Ukraine and C’ople are both fighting for their lives, and Russia probably miscalculated. Russia is fighting for its long-term viability against Western decadence, but they will lose to their own kinds of decadence.

It is possible — normal, actually — for various national Orthodox Churches to be in communion with other churches that are not in communion themselves. Witness the recent breaking of communion between Jerusalem and Antioch over a poorly-handled territory dispute on the Arabian peninsula. Nobody else broke communion with those churches as a result.

No, autocephaly isn’t always granted upon the recognition of spiritual maturity, wonderworking saints, etc. Russia declared its own independence, and C’ople didn’t recognize it for centuries. Other countries did, too, as they threw off the murderous Turkish yoke while C’ople was paralyzed by its muslim overlords.

If there is a political realignment of the Orthodox churches, God forbid, you will have a reduced Russia, (tiny) Poland, and Serbia together. Not sure about Czech-Slovakia or Bulgaria. Georgia would align with Russia if it had to, fearing its tanks which it well understands. All others (Greece, Cyprus, Antioch, Jerusalem, Bulgaria, Romania, Alexandria) would align with C’ople if push came to shove.

I’d like to think the OCA would remain neutral; it has nothing to gain from choosing either side, and it could blow apart in different ways if one side or the other were chosen. That’s not a bad thing.

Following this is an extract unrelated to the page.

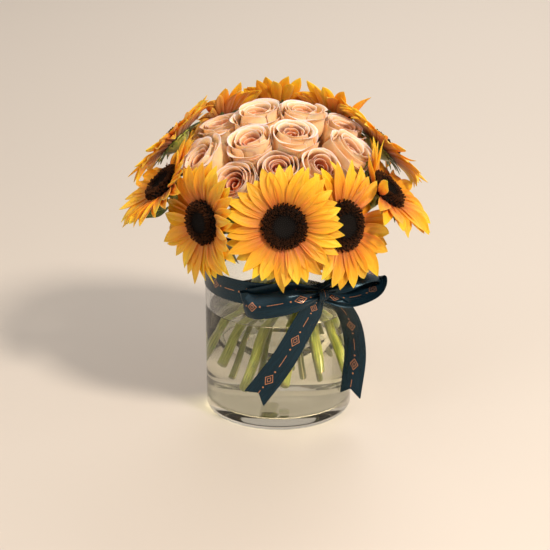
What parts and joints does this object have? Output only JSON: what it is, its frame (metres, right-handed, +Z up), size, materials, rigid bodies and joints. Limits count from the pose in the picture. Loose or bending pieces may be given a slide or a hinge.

I’d also like to think that most churches would call BS on the whole sordid affair and put both warring parties in time out, do with Ukraine as each feels it must, and publicly express the unity in Christ that’s really there among the actual Orthodox Christians.

What a bloody, embarrassing mess, eh? Right faith, wrong people, as we like to say. And Satan will always be the big winner…until he isn’t. Come quickly, Lord Jesus.

I encourage all of you to read the comments for various perspectives from Orthodox Christians. I have made a point over the years not to get involved intellectually with international Orthodox Church politics, so I honestly don’t know what to think about this. Sorry about that.